Montag literally sees himself in Clarisse's eyes and this is significant because she, like a mirror, challenges him to look at himself - not just his reflection but his entire existence and the world he lives in. Clarisse asks him probing questions such as whether or not he is happy and whether he's read any of the books he's burned. Clarisse gets Montag to start questioning everything in his life. She literally and figuratively serves as a kind of interrogating mirror; she challenges Montag to look at himself. He thinks about this following one of their conversations and remarks how rare it is that he encounters someone who interacts significantly with him. Most of his relationships, even with his wife, are based on mindless repetition. But with Clarisse, Montag gets a sense of real connection and a sense of significant communication. He thinks:
How like a mirror, too, her face. Impossible; for how many people did you know that refracted your own light to you? People were more often--he searched for a simile, found one in his work--torches, blazing away until they whiffed out. How rarely did other people's faces take of you and throw back to you your own expression, your own innermost trembling thought?

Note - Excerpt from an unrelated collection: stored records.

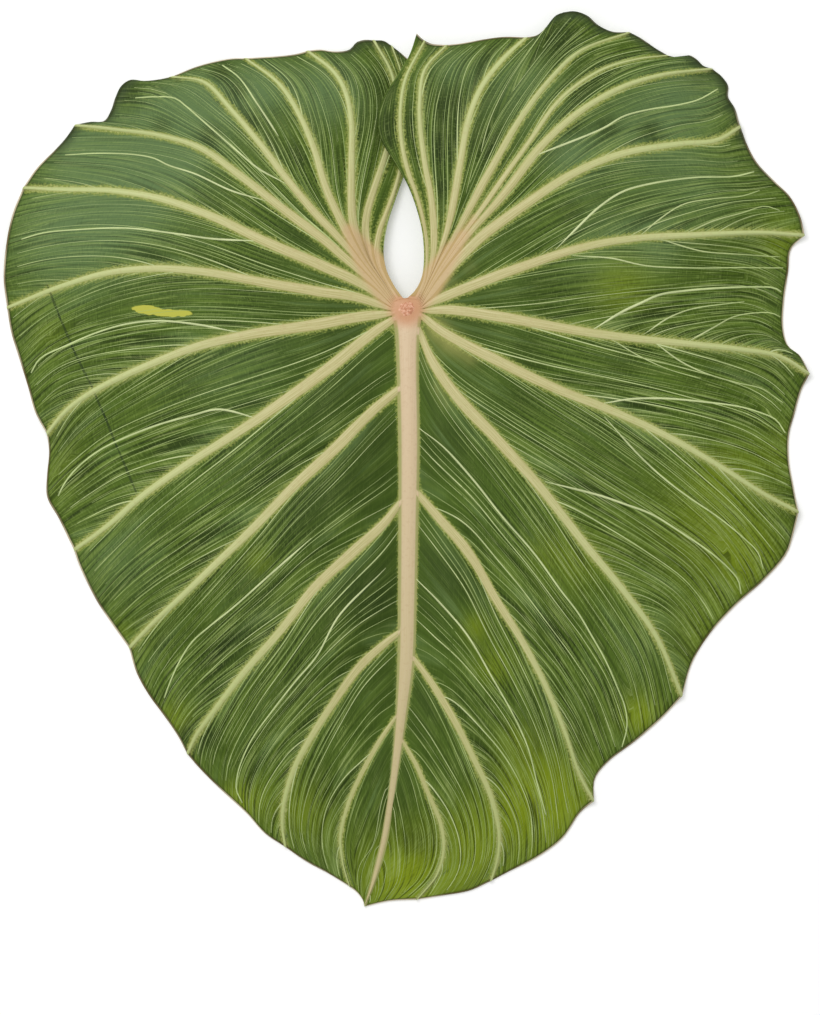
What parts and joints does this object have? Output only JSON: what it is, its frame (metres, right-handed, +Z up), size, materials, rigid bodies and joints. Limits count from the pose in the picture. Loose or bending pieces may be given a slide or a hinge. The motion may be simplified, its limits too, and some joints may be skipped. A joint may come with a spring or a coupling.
{
  "type": "philodendron leaf",
  "caption": "Large heart-shaped philodendron leaf lying face up, its waved green blade carried on pale ribs that meet at a cut stalk.",
  "frame": {"origin": "centre of the leaf's box on the surface that it lies on", "axes": "+Z up out of the upper face, +Y toward the two lobes and -Y toward the tip, +X to the right seen from above"},
  "size_m": [0.36, 0.3996, 0.0176],
  "materials": {
    "blade": "satin, softly velvety",
    "ribs": "satin, waxy"
  },
  "bodies": {
    "root": {"blade": "blade", "ribs": "ribs"}
  },
  "joints": []
}
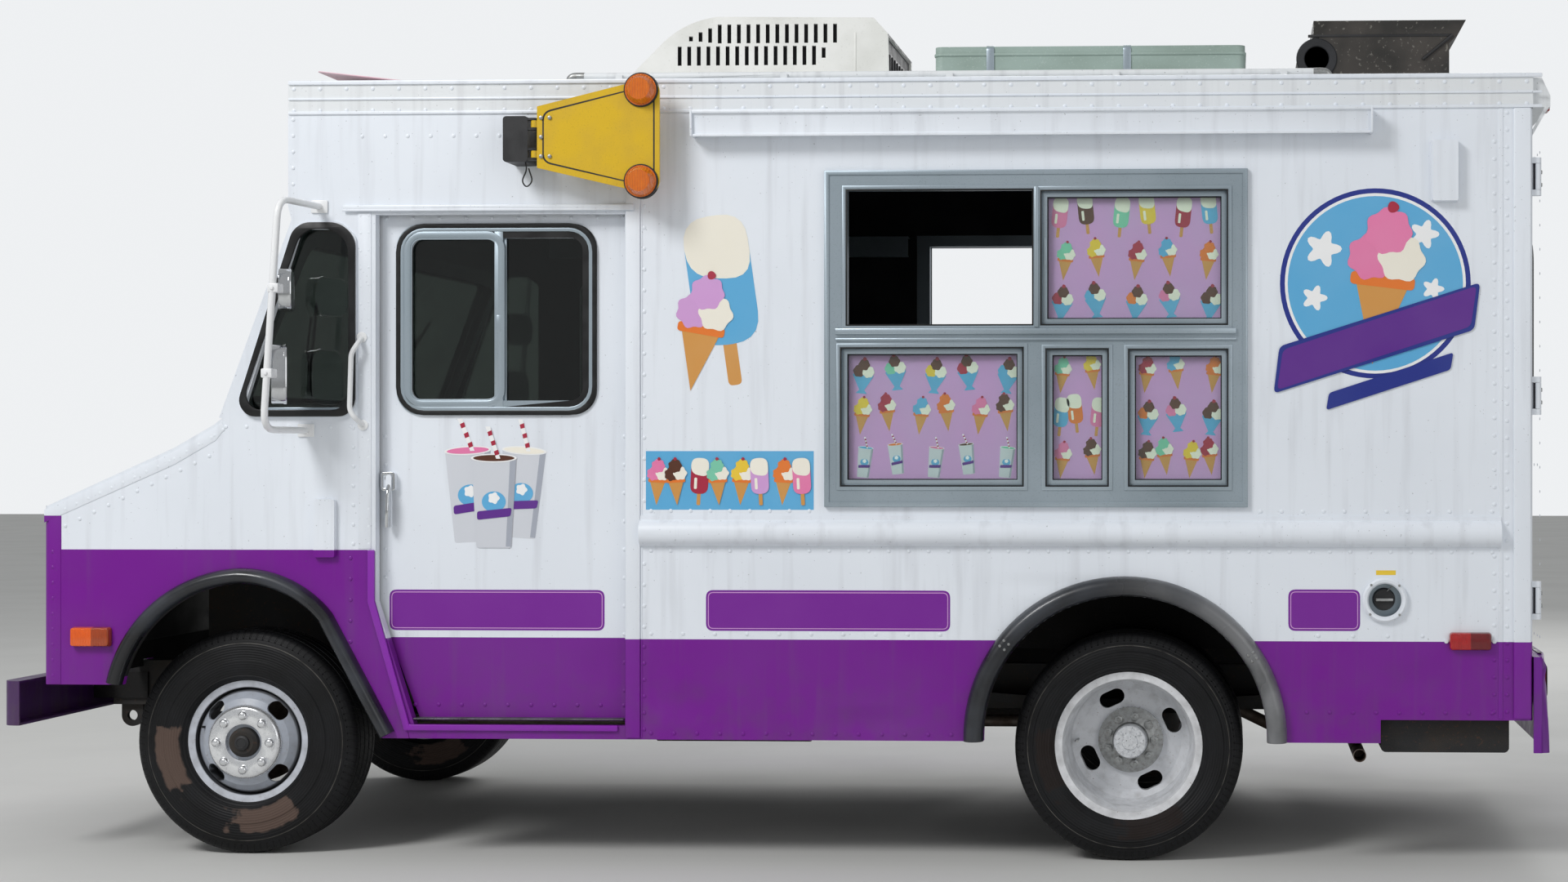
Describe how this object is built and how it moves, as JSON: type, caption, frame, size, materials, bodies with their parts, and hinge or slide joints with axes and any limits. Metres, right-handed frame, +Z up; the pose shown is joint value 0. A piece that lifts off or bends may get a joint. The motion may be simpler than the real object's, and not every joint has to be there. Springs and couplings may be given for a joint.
{
  "type": "ice cream truck",
  "caption": "Walk-in step van fitted as an ice cream truck, with serving windows in both walls, sliding cab doors, rear doors, swing-out sign, roof equipment and wheels that roll and steer",
  "frame": {"origin": "on the ground below the middle of the vehicle", "axes": "the front is -X, the driver's side is -Y and +Z is up"},
  "size_m": [5.5173, 2.98, 3.1242],
  "materials": {
    "coachwork_paint": "satin",
    "door_paint": "satin",
    "roof_paint": "matt",
    "bright_trim": "satin",
    "window_frame_metal": "satin",
    "glass": "gloss",
    "menu_print": "matt",
    "flare_rubber": "matt",
    "tyre": "matt",
    "wheel_paint": "satin",
    "chassis_steel": "matt",
    "front_bumper_paint": "satin",
    "rear_bumper_paint": "satin",
    "mirror_metal": "gloss",
    "lamp_glass": "gloss",
    "signal_plastic": "gloss",
    "sign_paint": "satin",
    "exhaust_steel": "matt",
    "seat_vinyl": "satin",
    "cab_plastic": "matt",
    "floor_plate": "matt",
    "unit_metal": "matt"
  },
  "bodies": {
    "truck": {"air_conditioner": "unit_metal", "awning_housings": "roof_paint", "belt_rails": "bright_trim", "cab_glass": "glass", "crossmembers": "chassis_steel", "dashboard": "cab_plastic", "door_tracks": "bright_trim", "engine": "chassis_steel", "exhaust": "exhaust_steel", "flares": "flare_rubber", "floor": "floor_plate", "frame_rails": "chassis_steel", "front_axle": "chassis_steel", "front_bumper": "front_bumper_paint", "fuel_tank": "chassis_steel", "headlamps": "lamp_glass", "leaf_springs": "chassis_steel", "left_wall": "coachwork_paint", "menu_boards": "menu_print", "mirrors": "mirror_metal", "nose": "coachwork_paint", "rear_axle": "chassis_steel", "rear_bumper": "rear_bumper_paint", "rear_frame": "coachwork_paint", "rear_hood": "roof_paint", "right_wall": "coachwork_paint", "roof": "roof_paint", "roof_box": "unit_metal", "roof_conduit": "unit_metal", "roof_vent": "unit_metal", "seat": "seat_vinyl", "serving_glass": "glass", "serving_windows": "window_frame_metal", "side_covers": "roof_paint", "sign_box": "roof_paint", "signal_lamps": "signal_plastic", "windshield_frame": "coachwork_paint"},
    "left_door": {"left_door": "door_paint", "left_door_glass": "glass"},
    "right_door": {"right_door": "door_paint", "right_door_glass": "glass"},
    "rear_door_left": {"rear_door_left": "door_paint", "rear_glass_left": "glass"},
    "rear_door_right": {"rear_door_right": "door_paint", "rear_glass_right": "glass"},
    "hood": {"hood": "coachwork_paint"},
    "sign": {"sign": "sign_paint", "sign_lamps": "signal_plastic"},
    "steering_wheel": {"steering_wheel": "cab_plastic"},
    "left_knuckle": {"left_knuckle": "chassis_steel"},
    "right_knuckle": {"right_knuckle": "chassis_steel"},
    "front_wheel_left": {"front_wheel_left": "wheel_paint", "front_tyre_left": "tyre"},
    "front_wheel_right": {"front_wheel_right": "wheel_paint", "front_tyre_right": "tyre"},
    "rear_wheels_left": {"rear_wheels_left": "wheel_paint", "rear_tyres_left": "tyre"},
    "rear_wheels_right": {"rear_wheels_right": "wheel_paint", "rear_tyres_right": "tyre"}
  },
  "joints": [
    {"name": "left_door_slide", "type": "slide", "parent": "truck", "child": "left_door", "axis": [1, 0, 0], "range_m": [0, 0.66]},
    {"name": "right_door_slide", "type": "slide", "parent": "truck", "child": "right_door", "axis": [1, 0, 0], "range_m": [0, 0.66]},
    {"name": "rear_door_left_hinge", "type": "hinge", "parent": "truck", "child": "rear_door_left", "pos_m": [2.705, -1.156, 1.64], "axis": [0, 0, -1], "range_deg": [0, 180]},
    {"name": "rear_door_right_hinge", "type": "hinge", "parent": "truck", "child": "rear_door_right", "pos_m": [2.705, 1.156, 1.64], "axis": [0, 0, 1], "range_deg": [0, 180]},
    {"name": "hood_hinge", "type": "hinge", "parent": "truck", "child": "hood", "pos_m": [-1.972, 0, 1.5369], "axis": [0, 1, 0], "range_deg": [0, 60]},
    {"name": "sign_swing", "type": "hinge", "parent": "truck", "child": "sign", "pos_m": [-0.774, -1.3, 2.53], "axis": [0, 0, -1], "range_deg": [0, 90]},
    {"name": "left_steer", "type": "hinge", "parent": "truck", "child": "left_knuckle", "pos_m": [-1.894, -0.8, 0.403], "axis": [0, 0, 1], "range_deg": [-35, 35]},
    {"name": "right_steer", "type": "hinge", "parent": "truck", "child": "right_knuckle", "pos_m": [-1.894, 0.8, 0.403], "axis": [0, 0, 1], "range_deg": [-35, 35]},
    {"name": "steering_wheel_turn", "type": "hinge", "parent": "truck", "child": "steering_wheel", "pos_m": [-1.244, -0.56, 1.43], "axis": [0.8175, 0, 0.576], "range_deg": [-500, 500]},
    {"name": "front_wheel_left_spin", "type": "hinge", "parent": "left_knuckle", "child": "front_wheel_left", "pos_m": [-1.894, -0.9485, 0.403], "axis": [0, 1, 0], "continuous": true},
    {"name": "front_wheel_right_spin", "type": "hinge", "parent": "right_knuckle", "child": "front_wheel_right", "pos_m": [-1.894, 0.9485, 0.403], "axis": [0, 1, 0], "continuous": true},
    {"name": "rear_wheels_left_spin", "type": "hinge", "parent": "truck", "child": "rear_wheels_left", "pos_m": [1.281, -0.839, 0.405], "axis": [0, 1, 0], "continuous": true},
    {"name": "rear_wheels_right_spin", "type": "hinge", "parent": "truck", "child": "rear_wheels_right", "pos_m": [1.281, 0.839, 0.405], "axis": [0, 1, 0], "continuous": true}
  ],
  "couplings": [
    {"joint": "right_steer", "follows": "left_steer", "ratio": 1},
    {"joint": "steering_wheel_turn", "follows": "left_steer", "ratio": 14}
  ]
}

This scene comes when Montag first meets Clarisse, and she expresses the surprising opinion (to him) that she is not afraid of him, because although most people are scared of firemen, she can see that he is just a man:
He saw himself in her eyes, suspended in two shining drops of bright water, himself dark and tiny, in fine detail, the lines about his mouth, everything there, as if her eyes were two miraculous bits of violet amber that might capture and hold him intact.
(Bradbury, Fahrenheit 451, Google Books)
By seeing himself in her eyes, Montag comes to the realization that she is correct; he is just a man, like any other man. More importantly, he is a product of society, common, ordinary; his job is just another job, no more or less important than that of anyone else. This realization starts the process that shocks him out of his complacency, and gives him the motivation to try and become a reasoning individual instead of a faithful, unthinking cog in society.